*Task description*:
Copy nothing but the lines below running from the line containing "hide_parts(node)" through the line containing "hinges in turn.", both end lines included.

*Supplied material*:
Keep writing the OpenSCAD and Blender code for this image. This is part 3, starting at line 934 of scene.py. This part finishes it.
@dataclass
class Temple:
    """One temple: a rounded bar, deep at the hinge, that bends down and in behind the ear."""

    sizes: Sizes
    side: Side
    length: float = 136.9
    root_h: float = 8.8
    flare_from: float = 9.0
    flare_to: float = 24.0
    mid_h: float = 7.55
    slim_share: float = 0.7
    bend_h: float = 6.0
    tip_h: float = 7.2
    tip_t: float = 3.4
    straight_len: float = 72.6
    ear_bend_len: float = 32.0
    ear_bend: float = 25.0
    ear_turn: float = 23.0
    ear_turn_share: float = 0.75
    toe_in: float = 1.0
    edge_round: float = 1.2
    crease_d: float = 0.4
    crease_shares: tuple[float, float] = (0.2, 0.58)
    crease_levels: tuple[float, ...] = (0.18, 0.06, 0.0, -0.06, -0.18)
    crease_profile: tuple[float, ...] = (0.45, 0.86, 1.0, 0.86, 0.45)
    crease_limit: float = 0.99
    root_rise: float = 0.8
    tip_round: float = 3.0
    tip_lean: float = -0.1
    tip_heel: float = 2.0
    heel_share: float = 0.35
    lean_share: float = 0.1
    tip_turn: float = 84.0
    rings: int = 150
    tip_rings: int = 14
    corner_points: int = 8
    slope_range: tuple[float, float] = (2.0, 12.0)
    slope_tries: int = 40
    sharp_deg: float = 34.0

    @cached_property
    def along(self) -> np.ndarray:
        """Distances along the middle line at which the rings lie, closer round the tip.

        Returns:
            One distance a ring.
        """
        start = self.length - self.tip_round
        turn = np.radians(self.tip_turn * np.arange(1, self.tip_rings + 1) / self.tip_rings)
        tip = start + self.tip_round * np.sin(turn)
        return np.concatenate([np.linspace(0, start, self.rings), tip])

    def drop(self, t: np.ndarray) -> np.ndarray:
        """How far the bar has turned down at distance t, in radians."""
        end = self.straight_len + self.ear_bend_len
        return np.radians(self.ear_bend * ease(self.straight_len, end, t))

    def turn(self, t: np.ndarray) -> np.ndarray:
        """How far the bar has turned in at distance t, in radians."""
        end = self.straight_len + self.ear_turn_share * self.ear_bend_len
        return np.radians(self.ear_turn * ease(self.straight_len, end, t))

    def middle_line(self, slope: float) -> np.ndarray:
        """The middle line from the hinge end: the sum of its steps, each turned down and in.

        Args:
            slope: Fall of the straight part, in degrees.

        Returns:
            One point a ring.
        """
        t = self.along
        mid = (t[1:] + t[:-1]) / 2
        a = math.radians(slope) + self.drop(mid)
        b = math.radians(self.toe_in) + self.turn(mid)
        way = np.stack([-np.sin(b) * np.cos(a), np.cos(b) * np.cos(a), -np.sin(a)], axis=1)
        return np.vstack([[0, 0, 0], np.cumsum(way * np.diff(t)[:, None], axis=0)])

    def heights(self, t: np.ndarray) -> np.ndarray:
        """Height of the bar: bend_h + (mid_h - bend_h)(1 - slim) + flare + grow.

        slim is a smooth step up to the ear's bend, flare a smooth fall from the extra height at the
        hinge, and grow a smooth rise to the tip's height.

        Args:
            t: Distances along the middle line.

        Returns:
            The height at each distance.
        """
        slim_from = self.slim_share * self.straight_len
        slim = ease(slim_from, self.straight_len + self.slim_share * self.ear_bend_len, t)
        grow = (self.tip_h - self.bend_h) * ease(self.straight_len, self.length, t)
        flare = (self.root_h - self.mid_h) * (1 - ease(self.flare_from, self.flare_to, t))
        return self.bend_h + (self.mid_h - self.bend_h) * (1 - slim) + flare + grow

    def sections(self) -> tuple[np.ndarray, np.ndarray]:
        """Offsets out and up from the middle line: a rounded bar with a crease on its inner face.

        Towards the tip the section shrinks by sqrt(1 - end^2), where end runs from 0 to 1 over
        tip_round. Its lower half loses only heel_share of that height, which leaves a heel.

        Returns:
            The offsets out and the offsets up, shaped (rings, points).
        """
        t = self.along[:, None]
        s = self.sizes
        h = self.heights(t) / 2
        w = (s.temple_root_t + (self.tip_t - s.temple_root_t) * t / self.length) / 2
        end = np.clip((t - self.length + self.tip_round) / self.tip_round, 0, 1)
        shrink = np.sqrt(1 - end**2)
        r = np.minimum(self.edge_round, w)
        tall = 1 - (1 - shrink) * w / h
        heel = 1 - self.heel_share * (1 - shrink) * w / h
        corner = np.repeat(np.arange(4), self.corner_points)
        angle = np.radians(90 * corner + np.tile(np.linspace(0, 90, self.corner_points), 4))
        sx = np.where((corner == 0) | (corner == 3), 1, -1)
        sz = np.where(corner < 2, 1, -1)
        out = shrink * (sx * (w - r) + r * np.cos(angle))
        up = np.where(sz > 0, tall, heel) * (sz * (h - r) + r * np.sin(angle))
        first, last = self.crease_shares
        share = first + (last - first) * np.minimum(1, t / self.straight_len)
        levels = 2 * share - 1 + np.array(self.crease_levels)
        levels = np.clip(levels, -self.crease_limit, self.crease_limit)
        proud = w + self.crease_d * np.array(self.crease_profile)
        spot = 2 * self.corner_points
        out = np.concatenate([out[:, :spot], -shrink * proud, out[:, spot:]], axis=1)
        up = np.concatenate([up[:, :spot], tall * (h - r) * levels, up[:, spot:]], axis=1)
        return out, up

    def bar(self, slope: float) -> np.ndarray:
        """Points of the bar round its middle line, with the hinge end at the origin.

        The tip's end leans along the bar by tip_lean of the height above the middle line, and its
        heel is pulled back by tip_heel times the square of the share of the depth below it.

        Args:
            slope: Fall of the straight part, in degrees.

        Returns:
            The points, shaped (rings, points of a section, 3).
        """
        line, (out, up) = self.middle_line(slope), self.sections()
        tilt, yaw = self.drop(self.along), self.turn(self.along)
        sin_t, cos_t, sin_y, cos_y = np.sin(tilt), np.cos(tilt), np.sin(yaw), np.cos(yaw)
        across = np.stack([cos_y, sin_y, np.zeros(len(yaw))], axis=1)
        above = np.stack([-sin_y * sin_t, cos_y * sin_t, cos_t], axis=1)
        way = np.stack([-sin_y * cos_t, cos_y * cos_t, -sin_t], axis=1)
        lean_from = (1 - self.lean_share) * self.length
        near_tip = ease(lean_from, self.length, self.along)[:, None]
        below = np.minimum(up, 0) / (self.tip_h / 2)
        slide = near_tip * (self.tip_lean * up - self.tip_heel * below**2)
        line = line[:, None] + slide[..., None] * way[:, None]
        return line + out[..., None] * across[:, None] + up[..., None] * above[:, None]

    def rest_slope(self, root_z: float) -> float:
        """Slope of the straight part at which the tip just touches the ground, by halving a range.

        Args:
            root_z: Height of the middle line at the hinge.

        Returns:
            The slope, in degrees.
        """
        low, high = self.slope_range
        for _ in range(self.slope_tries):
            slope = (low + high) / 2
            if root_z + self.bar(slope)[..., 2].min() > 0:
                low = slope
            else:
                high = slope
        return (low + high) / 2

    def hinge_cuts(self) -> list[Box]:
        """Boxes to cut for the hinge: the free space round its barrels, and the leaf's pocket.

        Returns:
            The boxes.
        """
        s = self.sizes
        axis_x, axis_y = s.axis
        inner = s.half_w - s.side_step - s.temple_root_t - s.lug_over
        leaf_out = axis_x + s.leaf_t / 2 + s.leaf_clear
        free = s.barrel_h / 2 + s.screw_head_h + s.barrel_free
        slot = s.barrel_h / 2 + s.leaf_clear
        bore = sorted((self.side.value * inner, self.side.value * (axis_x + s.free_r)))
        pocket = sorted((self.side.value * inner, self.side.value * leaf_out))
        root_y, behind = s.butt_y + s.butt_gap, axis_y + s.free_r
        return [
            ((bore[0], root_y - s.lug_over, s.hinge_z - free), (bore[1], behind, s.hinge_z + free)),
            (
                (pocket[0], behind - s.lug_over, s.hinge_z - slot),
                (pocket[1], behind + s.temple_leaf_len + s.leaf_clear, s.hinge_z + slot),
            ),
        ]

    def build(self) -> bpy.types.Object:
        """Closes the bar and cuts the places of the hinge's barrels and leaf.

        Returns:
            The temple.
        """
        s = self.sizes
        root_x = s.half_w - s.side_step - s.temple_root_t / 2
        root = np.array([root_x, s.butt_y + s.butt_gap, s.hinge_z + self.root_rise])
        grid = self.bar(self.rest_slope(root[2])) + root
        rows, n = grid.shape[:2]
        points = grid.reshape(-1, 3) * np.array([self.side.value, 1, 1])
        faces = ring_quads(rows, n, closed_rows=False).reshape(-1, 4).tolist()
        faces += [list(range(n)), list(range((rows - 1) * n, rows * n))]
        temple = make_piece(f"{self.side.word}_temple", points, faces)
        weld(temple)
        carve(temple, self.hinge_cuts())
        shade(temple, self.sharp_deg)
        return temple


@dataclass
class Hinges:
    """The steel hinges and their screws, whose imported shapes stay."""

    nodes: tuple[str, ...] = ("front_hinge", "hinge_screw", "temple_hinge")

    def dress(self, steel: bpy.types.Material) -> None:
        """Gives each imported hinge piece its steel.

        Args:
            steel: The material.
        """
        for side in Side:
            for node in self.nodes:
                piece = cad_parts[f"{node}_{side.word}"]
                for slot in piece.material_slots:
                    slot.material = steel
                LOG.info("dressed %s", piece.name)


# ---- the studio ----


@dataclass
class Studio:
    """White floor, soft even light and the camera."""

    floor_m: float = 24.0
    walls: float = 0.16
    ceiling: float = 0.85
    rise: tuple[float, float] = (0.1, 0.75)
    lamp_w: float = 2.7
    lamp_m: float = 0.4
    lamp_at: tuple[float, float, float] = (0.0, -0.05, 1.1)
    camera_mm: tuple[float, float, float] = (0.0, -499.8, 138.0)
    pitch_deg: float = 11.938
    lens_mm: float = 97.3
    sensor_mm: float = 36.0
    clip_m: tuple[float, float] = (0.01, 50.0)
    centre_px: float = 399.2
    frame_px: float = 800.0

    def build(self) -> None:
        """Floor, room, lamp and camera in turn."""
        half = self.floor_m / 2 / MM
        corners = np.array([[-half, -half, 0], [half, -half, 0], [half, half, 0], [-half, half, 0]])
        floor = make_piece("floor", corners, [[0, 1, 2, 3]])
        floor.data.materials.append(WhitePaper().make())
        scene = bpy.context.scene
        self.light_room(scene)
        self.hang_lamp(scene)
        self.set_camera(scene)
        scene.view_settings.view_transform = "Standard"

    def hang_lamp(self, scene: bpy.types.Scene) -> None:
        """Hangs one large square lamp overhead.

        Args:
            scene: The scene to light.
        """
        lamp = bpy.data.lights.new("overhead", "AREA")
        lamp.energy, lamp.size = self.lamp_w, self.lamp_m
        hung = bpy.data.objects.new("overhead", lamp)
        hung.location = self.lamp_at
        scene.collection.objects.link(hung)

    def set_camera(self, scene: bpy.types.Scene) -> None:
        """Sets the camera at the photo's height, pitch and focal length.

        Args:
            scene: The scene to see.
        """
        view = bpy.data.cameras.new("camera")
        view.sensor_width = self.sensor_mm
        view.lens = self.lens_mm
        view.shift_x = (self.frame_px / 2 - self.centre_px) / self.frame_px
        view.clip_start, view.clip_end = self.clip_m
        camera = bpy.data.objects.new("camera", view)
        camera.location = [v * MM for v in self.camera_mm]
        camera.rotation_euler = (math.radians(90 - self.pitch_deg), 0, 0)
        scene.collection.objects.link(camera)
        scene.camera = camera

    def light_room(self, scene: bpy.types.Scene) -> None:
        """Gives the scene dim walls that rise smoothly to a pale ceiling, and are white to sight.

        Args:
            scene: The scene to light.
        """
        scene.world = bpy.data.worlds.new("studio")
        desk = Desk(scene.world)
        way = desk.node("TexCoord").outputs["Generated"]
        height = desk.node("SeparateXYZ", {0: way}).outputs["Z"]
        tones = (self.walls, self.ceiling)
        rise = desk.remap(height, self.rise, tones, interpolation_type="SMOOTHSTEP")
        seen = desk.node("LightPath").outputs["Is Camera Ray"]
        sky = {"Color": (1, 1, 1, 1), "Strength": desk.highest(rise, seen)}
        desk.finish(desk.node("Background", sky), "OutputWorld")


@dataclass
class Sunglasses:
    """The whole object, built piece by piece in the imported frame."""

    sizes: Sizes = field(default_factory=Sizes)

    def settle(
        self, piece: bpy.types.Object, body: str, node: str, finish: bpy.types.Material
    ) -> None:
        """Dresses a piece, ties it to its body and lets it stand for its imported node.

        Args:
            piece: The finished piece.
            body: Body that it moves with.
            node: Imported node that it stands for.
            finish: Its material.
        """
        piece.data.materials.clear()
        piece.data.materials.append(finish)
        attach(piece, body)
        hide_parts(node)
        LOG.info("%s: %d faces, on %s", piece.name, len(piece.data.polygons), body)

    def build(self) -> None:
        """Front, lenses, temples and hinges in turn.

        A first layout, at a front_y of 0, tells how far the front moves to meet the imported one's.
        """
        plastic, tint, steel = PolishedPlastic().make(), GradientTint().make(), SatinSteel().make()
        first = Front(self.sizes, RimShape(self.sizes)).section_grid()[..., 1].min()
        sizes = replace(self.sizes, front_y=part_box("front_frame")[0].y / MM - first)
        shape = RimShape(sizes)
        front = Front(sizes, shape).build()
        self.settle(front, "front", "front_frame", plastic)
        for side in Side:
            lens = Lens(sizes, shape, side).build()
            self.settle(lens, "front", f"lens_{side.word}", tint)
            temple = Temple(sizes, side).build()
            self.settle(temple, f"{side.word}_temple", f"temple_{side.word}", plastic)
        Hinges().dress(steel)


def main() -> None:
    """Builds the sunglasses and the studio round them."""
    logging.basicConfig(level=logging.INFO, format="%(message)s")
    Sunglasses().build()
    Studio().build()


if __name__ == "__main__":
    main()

...

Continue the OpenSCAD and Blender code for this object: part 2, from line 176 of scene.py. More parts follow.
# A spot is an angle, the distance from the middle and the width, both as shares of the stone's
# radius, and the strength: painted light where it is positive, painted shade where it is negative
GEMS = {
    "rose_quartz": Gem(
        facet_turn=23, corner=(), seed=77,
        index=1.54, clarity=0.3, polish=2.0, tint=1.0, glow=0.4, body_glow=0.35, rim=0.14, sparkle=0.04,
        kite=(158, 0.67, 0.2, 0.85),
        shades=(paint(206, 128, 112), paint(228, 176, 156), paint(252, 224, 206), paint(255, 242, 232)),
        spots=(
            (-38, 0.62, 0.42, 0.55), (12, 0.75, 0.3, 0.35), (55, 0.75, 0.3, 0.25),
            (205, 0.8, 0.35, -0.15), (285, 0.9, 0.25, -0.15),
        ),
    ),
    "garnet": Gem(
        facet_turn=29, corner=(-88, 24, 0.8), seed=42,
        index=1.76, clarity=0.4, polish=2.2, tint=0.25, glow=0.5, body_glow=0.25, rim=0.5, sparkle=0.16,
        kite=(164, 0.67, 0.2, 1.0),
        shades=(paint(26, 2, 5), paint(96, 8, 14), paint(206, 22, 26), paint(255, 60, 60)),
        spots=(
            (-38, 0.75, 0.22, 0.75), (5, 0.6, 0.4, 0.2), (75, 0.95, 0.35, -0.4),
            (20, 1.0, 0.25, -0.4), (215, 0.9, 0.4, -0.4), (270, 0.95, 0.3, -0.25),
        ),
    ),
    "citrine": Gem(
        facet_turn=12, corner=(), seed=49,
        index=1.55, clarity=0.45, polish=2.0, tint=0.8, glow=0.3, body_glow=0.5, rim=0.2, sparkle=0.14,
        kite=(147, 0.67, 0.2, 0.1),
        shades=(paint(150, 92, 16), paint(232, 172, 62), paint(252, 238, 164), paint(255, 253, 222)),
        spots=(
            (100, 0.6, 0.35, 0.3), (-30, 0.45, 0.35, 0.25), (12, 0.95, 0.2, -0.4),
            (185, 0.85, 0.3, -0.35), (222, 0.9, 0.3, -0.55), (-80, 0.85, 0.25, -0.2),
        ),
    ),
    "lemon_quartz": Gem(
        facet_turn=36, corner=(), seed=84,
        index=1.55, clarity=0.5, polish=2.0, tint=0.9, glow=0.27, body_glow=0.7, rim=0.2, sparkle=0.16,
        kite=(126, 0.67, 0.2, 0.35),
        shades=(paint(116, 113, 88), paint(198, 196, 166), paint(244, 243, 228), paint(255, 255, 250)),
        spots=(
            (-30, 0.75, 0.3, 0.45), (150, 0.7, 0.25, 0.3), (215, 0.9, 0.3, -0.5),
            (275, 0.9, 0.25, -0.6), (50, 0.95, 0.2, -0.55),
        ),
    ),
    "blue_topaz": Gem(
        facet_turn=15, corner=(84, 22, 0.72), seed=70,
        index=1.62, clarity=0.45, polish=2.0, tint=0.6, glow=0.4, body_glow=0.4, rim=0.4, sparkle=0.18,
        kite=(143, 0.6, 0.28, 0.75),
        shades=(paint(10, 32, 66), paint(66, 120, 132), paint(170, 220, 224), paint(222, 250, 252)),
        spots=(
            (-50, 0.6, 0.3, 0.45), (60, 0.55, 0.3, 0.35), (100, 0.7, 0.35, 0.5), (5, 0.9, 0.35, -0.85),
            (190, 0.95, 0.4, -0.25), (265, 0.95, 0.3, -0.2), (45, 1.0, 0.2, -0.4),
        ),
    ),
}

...

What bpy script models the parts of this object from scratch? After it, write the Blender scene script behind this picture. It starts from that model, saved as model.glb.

*Response for this exercise*:
        hide_parts(node)
        LOG.info("%s: %d faces, on %s", piece.name, len(piece.data.polygons), body)

    def build(self) -> None:
        """Front, lenses, temples and hinges in turn.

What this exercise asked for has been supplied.